Imagine you are a professor at a large, urban university. Space is always tight in such places so this means you must share an office with other professors. You come in early one day to grade papers and do your other work when another professor who shares this office opens the door, sees you, and seems VERY displeased. You keep working; after all, you DO have things to do. Ten minutes later, a band of security officers comes for you. They have been told that a Hispanic male broke into your office. You, the Professor, Ph.D. in tow, stack of papers to grade, student conferences lined up, are THAT Hispanic male. You see, some of us do not need to imagine this scenario because we live it. This is NOT a fictional story. This happened to a very good friend of mine at an urban, public college that serves mostly Latin@ students. It would take me years on this blog to relay the many stories like this that I know.
Nothing ever happened to the white male professor who made this security call against the “Hispanic burglar” who was actually his Puerto Rican office mate. There was no apology or regret expressed from anyone at the university to my friend. There was no recognition or acknowledgement of racism from any corner of the campus. The predominantly white faculty moved forward as if nothing had ever happened. Convinced of their utmost dedication to their “minority” student population (which actually constitutes the majority at that college), white faculty simply ignored what had just happened in their own department, a racist event instigated by one of their own colleagues who then turned around to go teach a class of predominantly Latin@ students.

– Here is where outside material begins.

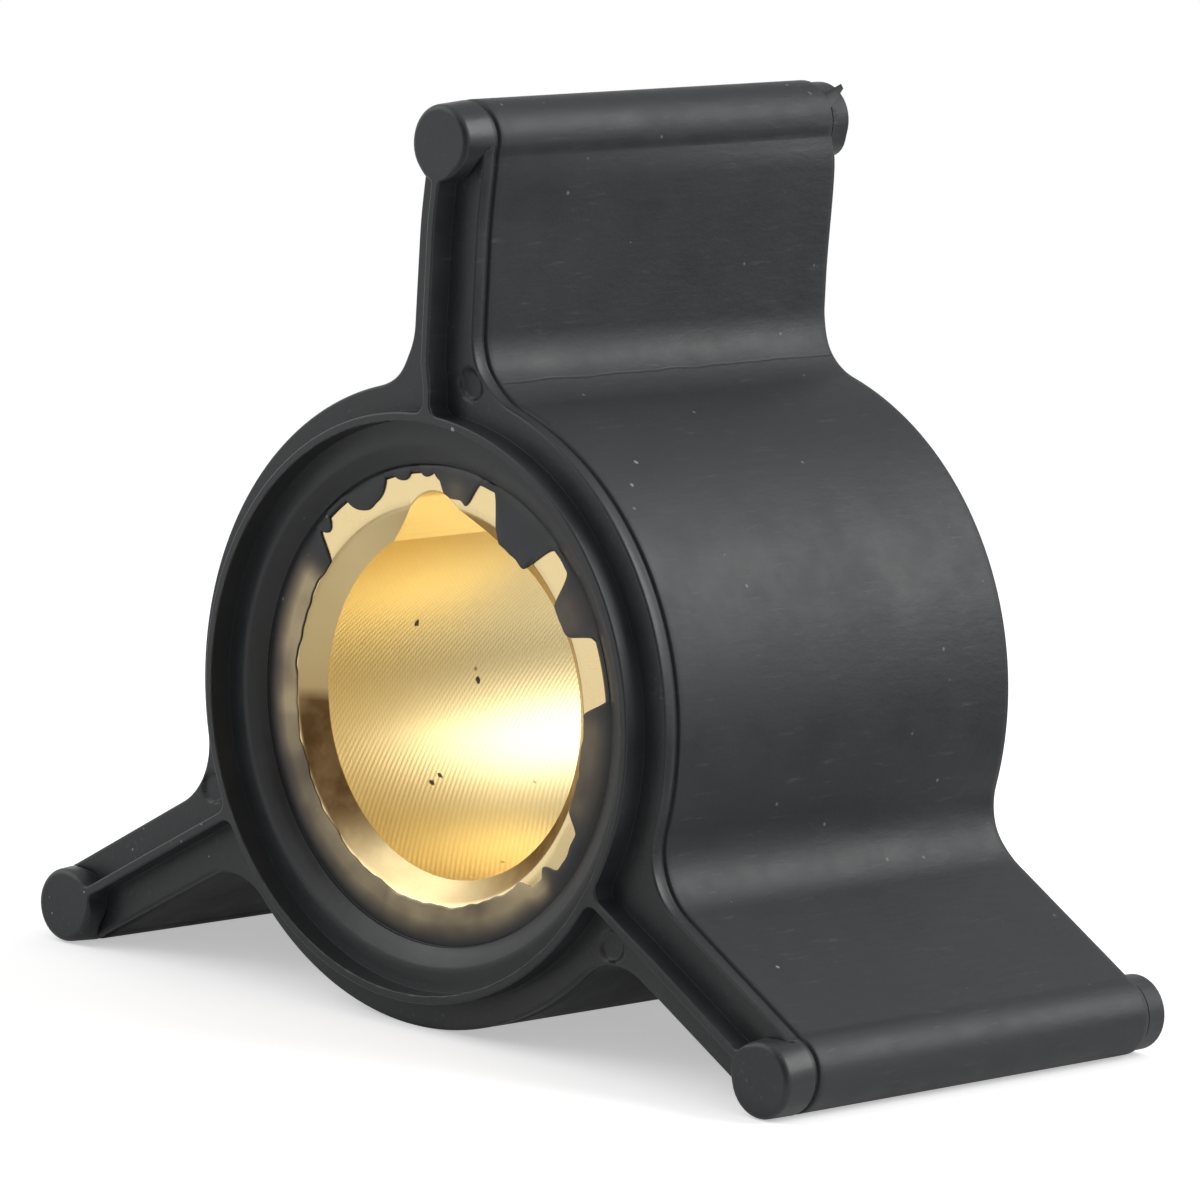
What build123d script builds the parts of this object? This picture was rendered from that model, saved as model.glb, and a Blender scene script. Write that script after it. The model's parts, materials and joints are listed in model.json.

Meanwhile, my friend, whose life on campus bears a striking similarity to George Zimmerman’s 911 call when he saw Trayvon Martin in the neighborhood, was marked as “difficult” for expressing his outrage at campus racism. When he kept to himself (I mean, geez, why would he want to be friends with these people?), he was simply called non-collegial. In this paradigm, folk of color ARE the problem, not racist white folk. When he left that college with joy in his heart, too many white folk acted perplexed and surprised that he had been so unhappy. The sheer stupidity of racism never ceases to amaze me.
In every professional space where I have met another white professor who knows my friend, they have ALWAYS described him as “difficult.” In fact, a white person has called every vocal Black or Latino male professor who I personally know DIFFICULT. You KNOW you have NO sense of audience (and maybe just NO sense at all) when you are telling ME this. I always make a few mental notes about such a speaker and their campus:
- this campus looks like any other space that racially profiles and terrorizes people of color
- this white faculty member (and all of his homies) are as happy as clams and choose to ignore the processes of the campus’s racialization that benefit them
- the politics and politricks of white innocence are in FULL effect… so BEWARE!
I am borrowing this language and concept of “white innocence” from Thomas Ross’s 1990 legal theory article called “The Rhetorical Tapestry of Race: White Innocence and Black Abstraction.” I have always found Ross’s arguments compelling. Though he is offering a rhetorical analysis of white discourses surrounding Brown v Bd of Ed, I think his analysis applies directly to the opening story I have narrated. Ross believes that whites’ refusal to historically contextualize the experiences of people of color works as a language that protects white supremacy. Whites are offered a kind of material innocence in the very real day-to-day workings of professional settings where a Puerto Rican male professor’s experiences match a larger history of targetted surveillance and racial profiling. Like I have already said, George Zimmerman is not an anomaly given the experiences of this professor on his campus. The professor’s experience is supposed to just be one, isolated, abstract event that he is supposed to accept and get over, a requirement that would obviously benefit white guilt more than it could ever psychologically benefit him. Whites move on, as if everyone can and should just start all over again, as if a brand-new beginning is possible. Ross makes the bold claim that this abstraction works as the path and process for more racism.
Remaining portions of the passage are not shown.